• Exercise: Repeat every entry in the listing below, exactly.

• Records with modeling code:
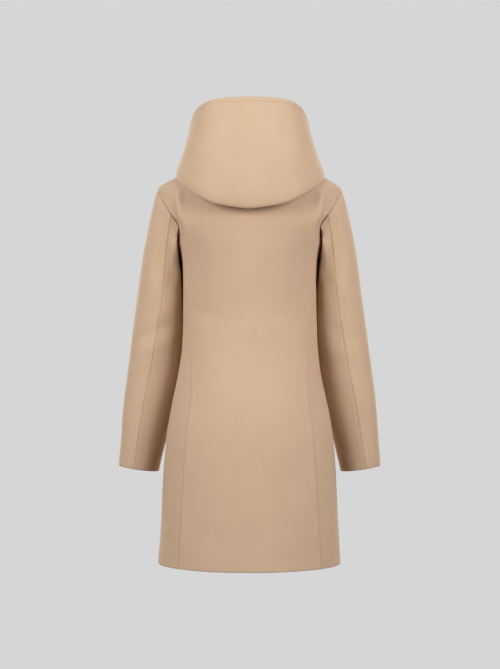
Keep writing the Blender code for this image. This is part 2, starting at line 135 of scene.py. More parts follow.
# A cubic between each two rows, whose slope at a row is the harmonic mean of the slopes on its two sides,
# or flat where these differ in sign, so the curve never overshoots the rows
def throughRows(place, value, at):
    step = np.diff(place)
    slope = np.diff(value) / step
    before, after = slope[:-1], slope[1:]
    same = before * after > 0
    inner = np.zeros_like(before)
    inner[same] = 2 * before[same] * after[same] / (before[same] + after[same])
    tangent = np.concatenate(([slope[0]], inner, [slope[-1]]))
    at = np.clip(at, place[0], place[-1])
    row = np.clip(np.searchsorted(place, at, side="right") - 1, 0, len(step) - 1)
    part = (at - place[row]) / step[row]
    return hermite(part, value[row], step[row] * tangent[row], value[row + 1], step[row] * tangent[row + 1])


# A bell curve over whole steps to both sides, adding up to 1
def bellCurve(reach, step, blur):
    bell = np.exp(-0.5 * (np.arange(-reach, reach + 1) * step / blur) ** 2)
    return bell / bell.sum()


# Every column at even steps, then averaged with its neighbours under a bell curve. Past its ends a column
# goes on turned about its last value, or as its mirror image if it is named in mirrored
def softTable(table, key, step, blur, mirrored=()):
    place = np.asarray(table[key], dtype=float)
    at = np.arange(place[0], place[-1] + step / 2, step)
    reach = int(np.ceil(3 * blur / step))
    bell = bellCurve(reach, step, blur)
    soft = {"at": at}
    for column in table:
        if column == key:
            continue
        value = throughRows(place, np.asarray(table[column], dtype=float), at)
        before = value[reach:0:-1]
        after = value[-2:-reach - 2:-1]
        if column not in mirrored:
            before = 2 * value[0] - before
            after = 2 * value[-1] - after
        soft[column] = np.convolve(np.concatenate((before, value, after)), bell, mode="valid")
    return soft


bodyLow = softTable(bodyForm, "height", step=0.0005, blur=0.010)
bodyTop = softTable(bodyForm, "height", step=0.0005, blur=0.0025)
seamTable = softTable(longSeams, "height", step=0.0005, blur=0.012)
seamBend = 0.10                 # a long seam bends over this height to meet the armhole
sleeveTable = softTable(sleeveForm, "height", step=0.0005, blur=0.014)
hoodTable = softTable(hoodForm, "angle", step=0.25, blur=5.0,
                      mirrored=("foldY", "foldZ", "rimY", "rimZ", "swell"))


# Linear between the two steps beside a place
def tableAt(table, column, at):
    return np.interp(at, table["at"], table[column])


# One size of the body at a height: softly blurred below the shoulders, almost as drawn above them
def bodySize(column, height):
    high = smoothStep(height, *coat["shoulder"])
    return (1 - high) * tableAt(bodyLow, column, height) + high * tableAt(bodyTop, column, height)


# x = width cos(angle), y = middle + reach sin(angle), with one reach for the back and another for the front
def bodyPoint(angle, height):
    turn = np.radians(angle)
    reach = np.where(np.sin(turn) >= 0, bodySize("back", height), bodySize("front", height))
    x = bodySize("width", height) * np.cos(turn)
    y = bodySize("middle", height) + reach * np.sin(turn)
    return joined(x, y, height)


# The point, and its normal as the cross product of the slopes round and up
def bodySurface(angle, height):
    angle, height = np.broadcast_arrays(np.asarray(angle, dtype=float), np.asarray(height, dtype=float))
    around = bodyPoint(angle + coat["angleStep"], height) - bodyPoint(angle - coat["angleStep"], height)
    low = np.maximum(height - coat["heightStep"], coat["hem"])
    high = np.minimum(height + coat["heightStep"], 0.0)
    upward = bodyPoint(angle, high) - bodyPoint(angle, low)
    return bodyPoint(angle, height), unit(np.cross(around, upward))


# The neckline: it drops by neckFront |sin|^1.5 to the front and by neckBack sin^2 to the back
def neckEdge(turn):
    sine = np.sin(np.radians(turn))
    height = np.where(sine < 0, -coat["neckFront"] * np.abs(sine) ** 1.5, -coat["neckBack"] * sine ** 2)
    cosine = np.clip(coat["neckHalf"] * np.cos(np.radians(turn)) / bodySize("width", height), -1.0, 1.0)
    angle = np.degrees(np.arccos(cosine))
    return np.where(sine < 0, -angle, angle), height


# Height of the neckline at an angle round the body
def neckHeight(angle):
    angles, heights = neckEdge(np.linspace(-90.0, 90.0, 1441))      # every eighth of a degree
    folded = np.where(angle > 90.0, 180.0 - angle, angle)
    return np.interp(folded, angles, heights)


# Catmull-Rom curve through the closed ring of the armhole's stations, as angle and height
def armholeAt(index):
    ring = joined(armhole["angle"], armhole["height"])
    start = np.floor(index).astype(int)
    part = (index - start)[..., None]
    a, b, c, d = (ring[(start + shift) % ringCount] for shift in (-1, 0, 1, 2))
    bend = 2 * a - 5 * b + 4 * c - d + part * (3 * (b - c) + d - a)
    return b + 0.5 * part * (c - a + part * bend)


edgeSteps = (0.0, 0.0004, 0.0010, 0.0018, 0.0028, 0.0042, 0.0062)   # rows beside every edge, for its finish
panelRows = {"seam": 150, "hole": 46, "shoulder": 34}


# Distances from an edge: edgeSteps at first, then even up to the full length
def fromEdge(length, count):
    return np.concatenate((edgeSteps[:-1], np.linspace(edgeSteps[-1], length, count)))


# Shares from 0 to 1 across a piece of about that width, with edgeSteps at both ends
def bothEdges(width, count):
    close = np.asarray(edgeSteps) / width
    return np.concatenate((close[:-1], np.linspace(close[-1], 1 - close[-1], count), 1 - close[-2::-1]))


# The long seam beside the back or a front, from the hem up to its station on the armhole's ring
def seamEdge(panel):
    angle, height = armholeAt(np.array(ringAt[panel + "Seam"]))
    heights = coat["hem"] + fromEdge(height - coat["hem"], panelRows["seam"])
    angles = tableAt(seamTable, panel + "Angle", heights)
    angles += (angle - angles[-1]) * smoothStep(heights, height - seamBend, height)
    return joined(angles, heights)


# The outer edge of the back or a front: up the long seam, round the armhole and along the shoulder
def outerEdge(panel):
    tip = 0 if panel == "back" else ringCount
    hole = armholeAt(np.linspace(ringAt[panel + "Seam"], tip, panelRows["hole"] + 1))
    rise = -fromEdge(-armhole["height"][0], panelRows["shoulder"])[::-1]
    return np.concatenate((seamEdge(panel), hole[1:], joined(0.0, rise)[1:]))


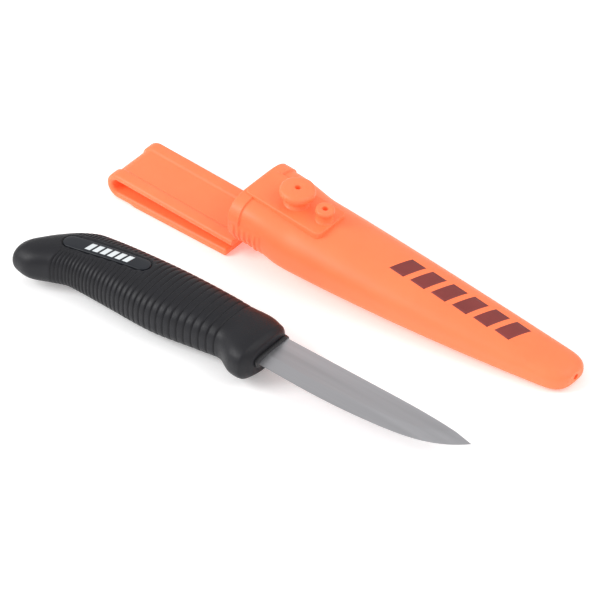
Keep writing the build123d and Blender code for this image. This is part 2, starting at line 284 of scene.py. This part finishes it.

• Finished task:
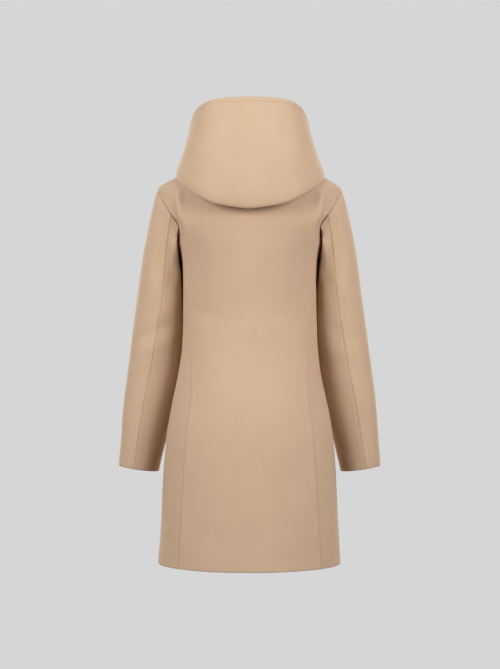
Keep writing the Blender code for this image. This is part 2, starting at line 135 of scene.py. More parts follow.
# A cubic between each two rows, whose slope at a row is the harmonic mean of the slopes on its two sides,
# or flat where these differ in sign, so the curve never overshoots the rows
def throughRows(place, value, at):
    step = np.diff(place)
    slope = np.diff(value) / step
    before, after = slope[:-1], slope[1:]
    same = before * after > 0
    inner = np.zeros_like(before)
    inner[same] = 2 * before[same] * after[same] / (before[same] + after[same])
    tangent = np.concatenate(([slope[0]], inner, [slope[-1]]))
    at = np.clip(at, place[0], place[-1])
    row = np.clip(np.searchsorted(place, at, side="right") - 1, 0, len(step) - 1)
    part = (at - place[row]) / step[row]
    return hermite(part, value[row], step[row] * tangent[row], value[row + 1], step[row] * tangent[row + 1])


# A bell curve over whole steps to both sides, adding up to 1
def bellCurve(reach, step, blur):
    bell = np.exp(-0.5 * (np.arange(-reach, reach + 1) * step / blur) ** 2)
    return bell / bell.sum()


# Every column at even steps, then averaged with its neighbours under a bell curve. Past its ends a column
# goes on turned about its last value, or as its mirror image if it is named in mirrored
def softTable(table, key, step, blur, mirrored=()):
    place = np.asarray(table[key], dtype=float)
    at = np.arange(place[0], place[-1] + step / 2, step)
    reach = int(np.ceil(3 * blur / step))
    bell = bellCurve(reach, step, blur)
    soft = {"at": at}
    for column in table:
        if column == key:
            continue
        value = throughRows(place, np.asarray(table[column], dtype=float), at)
        before = value[reach:0:-1]
        after = value[-2:-reach - 2:-1]
        if column not in mirrored:
            before = 2 * value[0] - before
            after = 2 * value[-1] - after
        soft[column] = np.convolve(np.concatenate((before, value, after)), bell, mode="valid")
    return soft


bodyLow = softTable(bodyForm, "height", step=0.0005, blur=0.010)
bodyTop = softTable(bodyForm, "height", step=0.0005, blur=0.0025)
seamTable = softTable(longSeams, "height", step=0.0005, blur=0.012)
seamBend = 0.10                 # a long seam bends over this height to meet the armhole
sleeveTable = softTable(sleeveForm, "height", step=0.0005, blur=0.014)
hoodTable = softTable(hoodForm, "angle", step=0.25, blur=5.0,
                      mirrored=("foldY", "foldZ", "rimY", "rimZ", "swell"))


# Linear between the two steps beside a place
def tableAt(table, column, at):
    return np.interp(at, table["at"], table[column])


# One size of the body at a height: softly blurred below the shoulders, almost as drawn above them
def bodySize(column, height):
    high = smoothStep(height, *coat["shoulder"])
    return (1 - high) * tableAt(bodyLow, column, height) + high * tableAt(bodyTop, column, height)


# x = width cos(angle), y = middle + reach sin(angle), with one reach for the back and another for the front
def bodyPoint(angle, height):
    turn = np.radians(angle)
    reach = np.where(np.sin(turn) >= 0, bodySize("back", height), bodySize("front", height))
    x = bodySize("width", height) * np.cos(turn)
    y = bodySize("middle", height) + reach * np.sin(turn)
    return joined(x, y, height)


# The point, and its normal as the cross product of the slopes round and up
def bodySurface(angle, height):
    angle, height = np.broadcast_arrays(np.asarray(angle, dtype=float), np.asarray(height, dtype=float))
    around = bodyPoint(angle + coat["angleStep"], height) - bodyPoint(angle - coat["angleStep"], height)
    low = np.maximum(height - coat["heightStep"], coat["hem"])
    high = np.minimum(height + coat["heightStep"], 0.0)
    upward = bodyPoint(angle, high) - bodyPoint(angle, low)
    return bodyPoint(angle, height), unit(np.cross(around, upward))


# The neckline: it drops by neckFront |sin|^1.5 to the front and by neckBack sin^2 to the back
def neckEdge(turn):
    sine = np.sin(np.radians(turn))
    height = np.where(sine < 0, -coat["neckFront"] * np.abs(sine) ** 1.5, -coat["neckBack"] * sine ** 2)
    cosine = np.clip(coat["neckHalf"] * np.cos(np.radians(turn)) / bodySize("width", height), -1.0, 1.0)
    angle = np.degrees(np.arccos(cosine))
    return np.where(sine < 0, -angle, angle), height


# Height of the neckline at an angle round the body
def neckHeight(angle):
    angles, heights = neckEdge(np.linspace(-90.0, 90.0, 1441))      # every eighth of a degree
    folded = np.where(angle > 90.0, 180.0 - angle, angle)
    return np.interp(folded, angles, heights)


# Catmull-Rom curve through the closed ring of the armhole's stations, as angle and height
def armholeAt(index):
    ring = joined(armhole["angle"], armhole["height"])
    start = np.floor(index).astype(int)
    part = (index - start)[..., None]
    a, b, c, d = (ring[(start + shift) % ringCount] for shift in (-1, 0, 1, 2))
    bend = 2 * a - 5 * b + 4 * c - d + part * (3 * (b - c) + d - a)
    return b + 0.5 * part * (c - a + part * bend)


edgeSteps = (0.0, 0.0004, 0.0010, 0.0018, 0.0028, 0.0042, 0.0062)   # rows beside every edge, for its finish
panelRows = {"seam": 150, "hole": 46, "shoulder": 34}


# Distances from an edge: edgeSteps at first, then even up to the full length
def fromEdge(length, count):
    return np.concatenate((edgeSteps[:-1], np.linspace(edgeSteps[-1], length, count)))


# Shares from 0 to 1 across a piece of about that width, with edgeSteps at both ends
def bothEdges(width, count):
    close = np.asarray(edgeSteps) / width
    return np.concatenate((close[:-1], np.linspace(close[-1], 1 - close[-1], count), 1 - close[-2::-1]))


# The long seam beside the back or a front, from the hem up to its station on the armhole's ring
def seamEdge(panel):
    angle, height = armholeAt(np.array(ringAt[panel + "Seam"]))
    heights = coat["hem"] + fromEdge(height - coat["hem"], panelRows["seam"])
    angles = tableAt(seamTable, panel + "Angle", heights)
    angles += (angle - angles[-1]) * smoothStep(heights, height - seamBend, height)
    return joined(angles, heights)


# The outer edge of the back or a front: up the long seam, round the armhole and along the shoulder
def outerEdge(panel):
    tip = 0 if panel == "back" else ringCount
    hole = armholeAt(np.linspace(ringAt[panel + "Seam"], tip, panelRows["hole"] + 1))
    rise = -fromEdge(-armhole["height"][0], panelRows["shoulder"])[::-1]
    return np.concatenate((seamEdge(panel), hole[1:], joined(0.0, rise)[1:]))


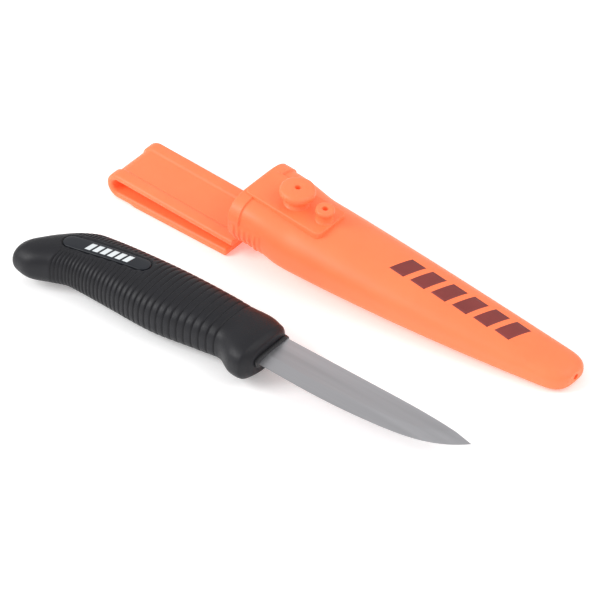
Keep writing the build123d and Blender code for this image. This is part 2, starting at line 284 of scene.py. This part finishes it.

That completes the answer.